I really liked writing the Vanilla Options for stakeholders, which had a Fed members talking about reforms needed for shareholders and creditors in the financial markets in a manner that sounded very similar to arguments used for vanilla options in consumer credit reform. I think it’s a neat argument, since I’m for both, but I also think its helpful in seeing how many of the same issues that effect main street when it comes borrowing and lending effect the big players who have to deal with Wall Street. And though the vanilla approach was treated as a bit fringy when it first came up for consumer finance, it’s good to see it discussed as a guideline for more general financial reform.
So let’s get another person in to talk about financial reform who seems to be using the vanilla option mentality – the move to make financial instruments more standardized, more transparent, and more easily comparable between institutions – in another context.
Rick Bookstaber is a very credible guy. Senior Policy Adviser at the SEC, after having done a lot of high-end quant work for Moore Capital Management, Salomon Brothers with the Risk Management Committee, Morgan Stanley, etc. There’s a lot of books on the lead-in to the crisis by quant/traders/financial engineers, and his book A Demon of Our Own Design is usually considered the best. I tend to find bald quant dudes credible, intelligent, and awesome just because, but his resume should make you at least listen to him.
And here he is on his blog, with The Flight To Simplicity in Derivatives:
Complexity is one of the demons that makes our financial markets crisis prone….
Assume we get to the point of standardized swaps and derivatives instruments that are exchange traded and backed by a clearing corporation. These instruments will create a high hurdle for any non-standard OTC product a bank wants to put into the market. The OTC product will have worse counterparty characteristics, will not be as liquid, will have a higher spread (which helps explain why the banks will decry this proposal) and will have inferior price discovery. To overcome these disadvantages, the specialized OTC product will have to demonstrate substantial improvement in meeting the needs of the investor compared to the standardized products.
Furthermore, the thought-leaders on the buy side will add their own hurdles to the more complex OTC products. I would not be surprised if many investors require derivatives taken on their behalf be of the standardized, exchange traded form, or that if an alternative is presented, it has to be approved by their firm’s CIO or risk manager. If this comes about, there won’t be too many instances where a complex OTC is pushed forward, because for most legitimate purposes the standardized products, on their own or in combination, will be found to do the trick.
How wonderful is that? It’s complicated if you don’t know the debate, but let’s try to work through the logic.
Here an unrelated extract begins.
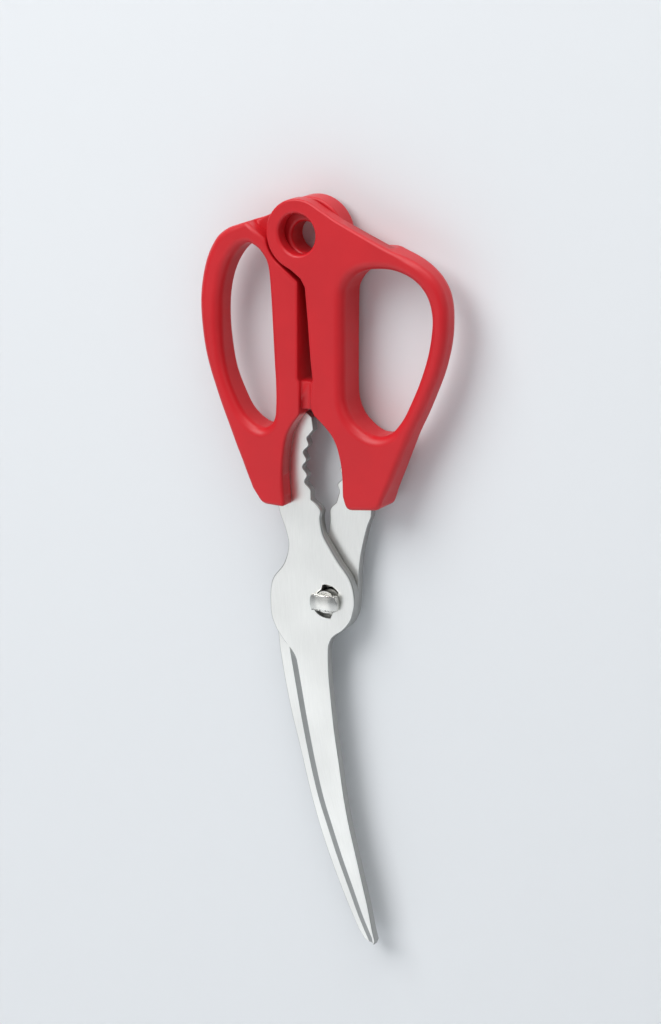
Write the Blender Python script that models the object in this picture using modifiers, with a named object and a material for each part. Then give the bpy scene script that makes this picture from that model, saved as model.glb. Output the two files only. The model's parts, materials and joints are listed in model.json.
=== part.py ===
"""Take-apart poultry shears, closed, hanging by the eye in their handles.

The blades lie in the XZ plane with the front half towards -Y and the tips down. The origin is
on the axis of the hanging eye, in the plane where the two blades meet. Outlines are drawn in
millimetres about the pivot, as (x, z) points, and every object is parented to an empty there.
"""

import math

import bmesh
import bpy
from mathutils import Vector

MM = 0.001

# Clearances, in millimetres like every size below.
FIT_GAP = 0.3
EAR_CLEARANCE = 0.7

# Heights above the pivot. The handle and blade outlines give their heights in hundredths
# of these two lengths.
FOOT_HEIGHT = 31.0
HANDLE_LENGTH = 100.0
BLADE_ROOT = 15.7
BLADE_LENGTH = 100.0

# Steel plates.
PLATE = 2.8
BEVEL_WIDTH = 3.9
BEVEL_WIDTH_AT_TIP = 3.5
BEVEL_RISE = 0.07
TIP_POINTS = 2
TEETH = 4
TOOTH_DEPTH = 0.75
JAW_LOW = 5.2
JAW_HIGH = 22.6
JAW_BOW = 1.7

# Stud.
NECK_DIAMETER = 7.4
HEAD_DIAMETER = 10.4
HEAD_WIDTH = 5.3
HEAD_HEIGHT = 2.6
HEAD_CHAMFER = 0.7
HEAD_TURN = 2.5
RIVET_DIAMETER = 10.0
RIVET_HEIGHT = 0.9
CROWN_SHARES = ((0.0, 0.0), (0.4, 0.1), (0.7, 0.3))
CROWN_DROP = 0.6
RIVET_EDGE = (0.2, 0.4)
RIVET_DOME = (0.7, 0.1)
RELEASE_ANGLE = 110.0

# Handles.
COVER_FRONT = 5.4
COVER_BACK = 1.7
BACK_SLOPE = 8.0
SLOPE_START = 13.0
STOP_GAP_FRONT = 4.0
PAD_X = -6.9
PAD_LOW = 32.0
PAD_HIGH = 42.0
PAD_STEP = 0.8
POCKET_MOUTH = 3.0
PAD_SLANT = 0.7
LUG_RECESS = 1.3
LUG_OVERLAP = 1.0
LUG_RISE = 1.0
LEFT_TOE = 1.4
LEFT_HEEL = 2.0
RIGHT_TOE = 2.2
RIGHT_HEEL = 1.8

# Hanging eye and ears. Arcs and swings are pairs of angles in degrees.
EYE = (-7.8, 89.0)
EYE_BORE = 13.2
RING = (-7.4, 88.8)
EAR_RADIUS = 11.5
EAR_THICKNESS = 4.8
EAR_ARC = (240.0, 66.0)
EAR_SWING = (232.0, 190.0)
REAR_EYE = (-7.6, 87.4)
REAR_EYE_BORE = 10.0
LOBE = (-5.6, 88.2)
LOBE_RADIUS = 12.2
LOBE_ARC = (124.0, -97.0)
LOBE_SWING = (266.0, 345.0)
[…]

If we push for exchanges for as many derivatives as we can, which we should, once past a critical point derivatives that don’t end up on the exchange will look slightly worse than those on the exchange. They will cost more, since the spreads are less subject to competition, be less liquid, and likely to be more complex.
So someone on the buy-side will probably just choose the exchange option unless there’s real value to this new instrument or it is providing a necessary function the exchange traded instruments can’t. Clients will be in a position to say “how is this derivative better than the similar exchange-traded derivative product?”, and those selling it better have a damn good answer, because the price information of the exchange instrument will be telling them plenty.
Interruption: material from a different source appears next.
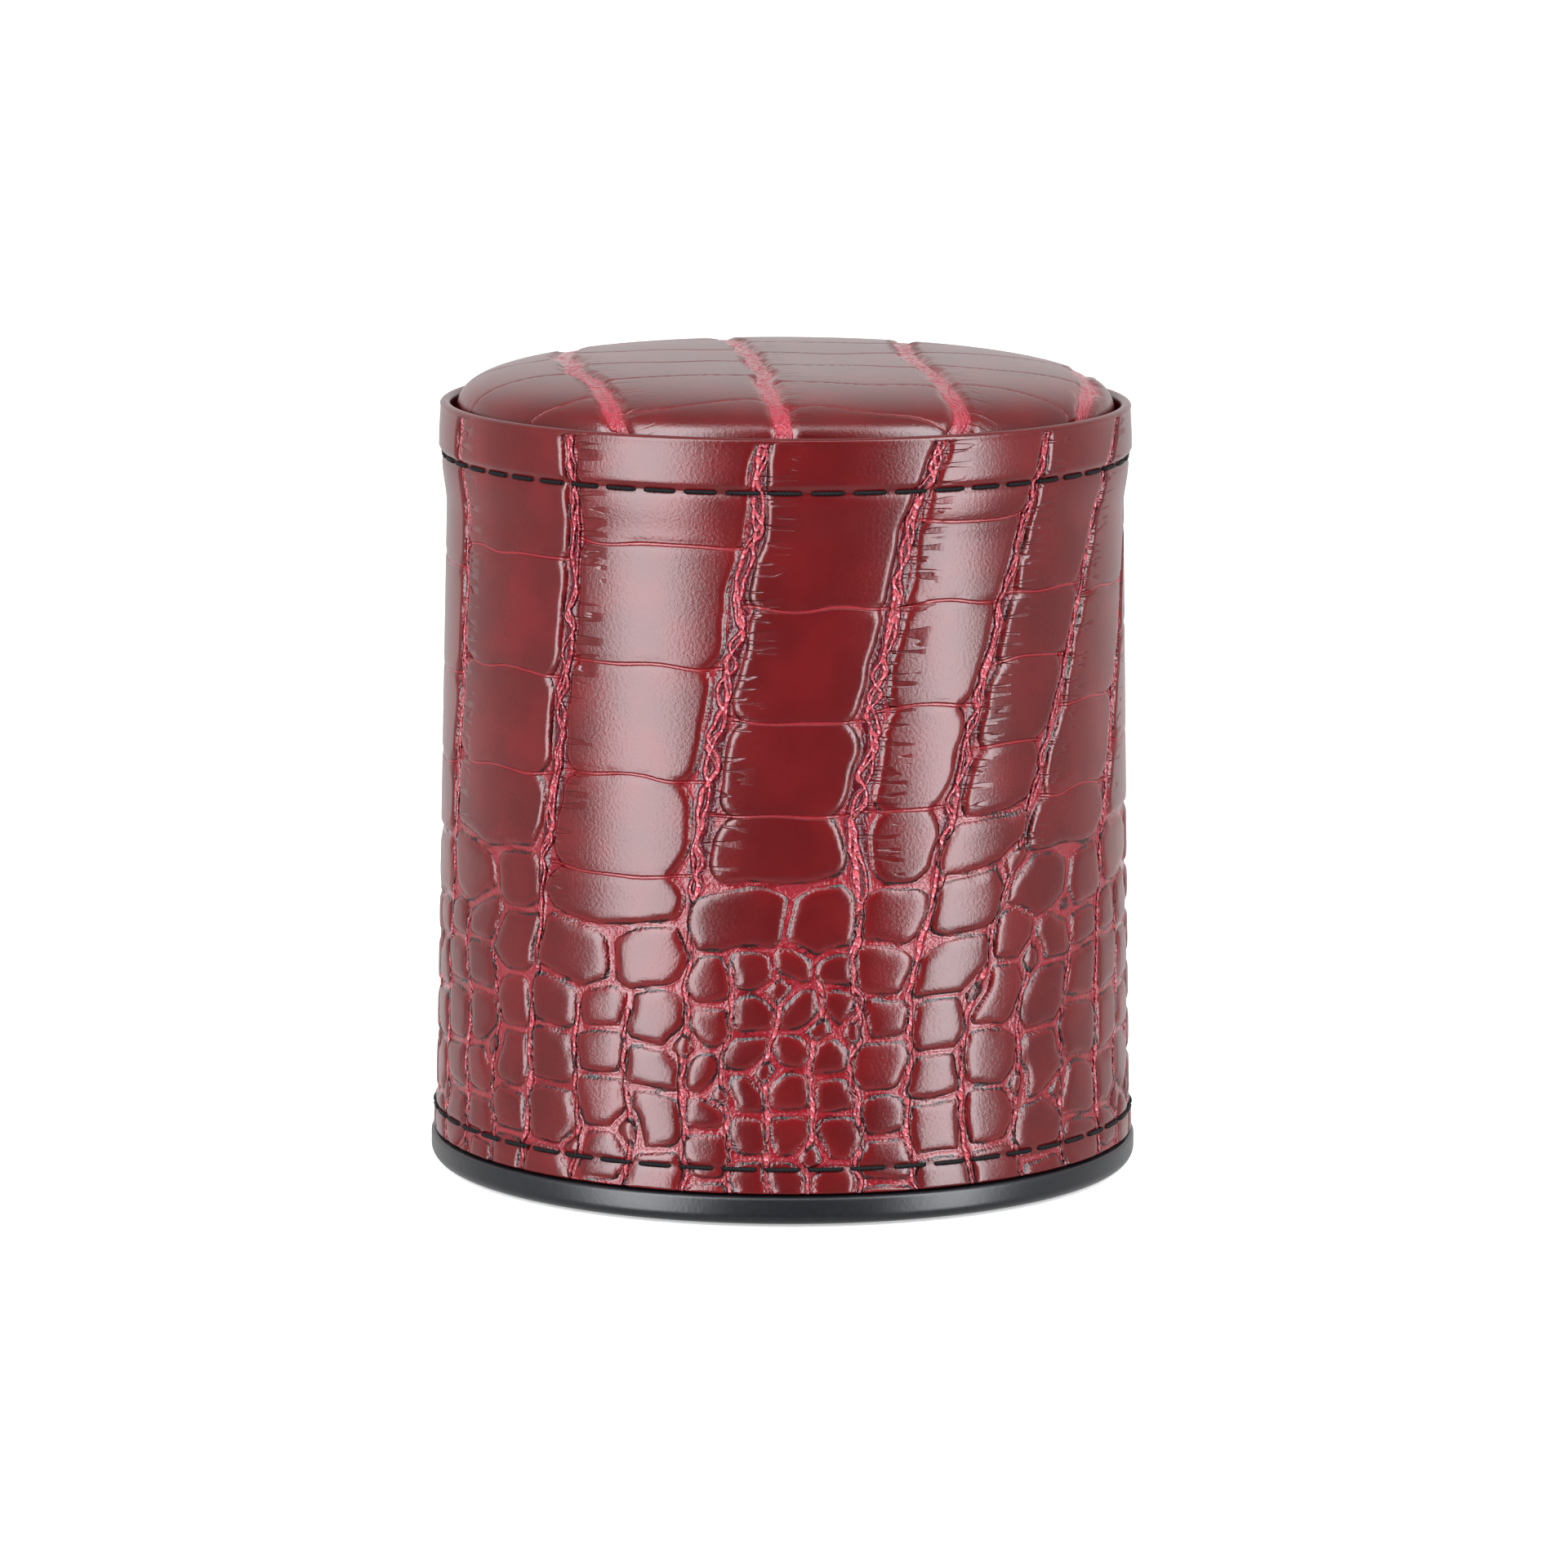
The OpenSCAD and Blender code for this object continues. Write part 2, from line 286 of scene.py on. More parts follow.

And don’t you know, that’s the same argument that people make for the vanilla option in consumer finance! Having default generic options that are simple and easy to compare makes companies offering services have to innovate on providing better products rather than innovate on hiding fees, burying language in terms of service, and doing the best gotchas that they can do. Because if a consumer thinks he is getting ripped off, he can simply defect to the generic option – it uses market signals and incentives in a way to get financial innovation on the consumer end back on track.
(Newest one to watch out for: fees for no direct deposit, transferring from those who have recently become unemployed to help provide frequent flyer miles and free checking to those with jobs. Great job banks.)
So see, totally not fringy. It’s actually a necessary condition for us to have a functioning consumer financial market. What are some other places Wall Street could use a little vanilla action?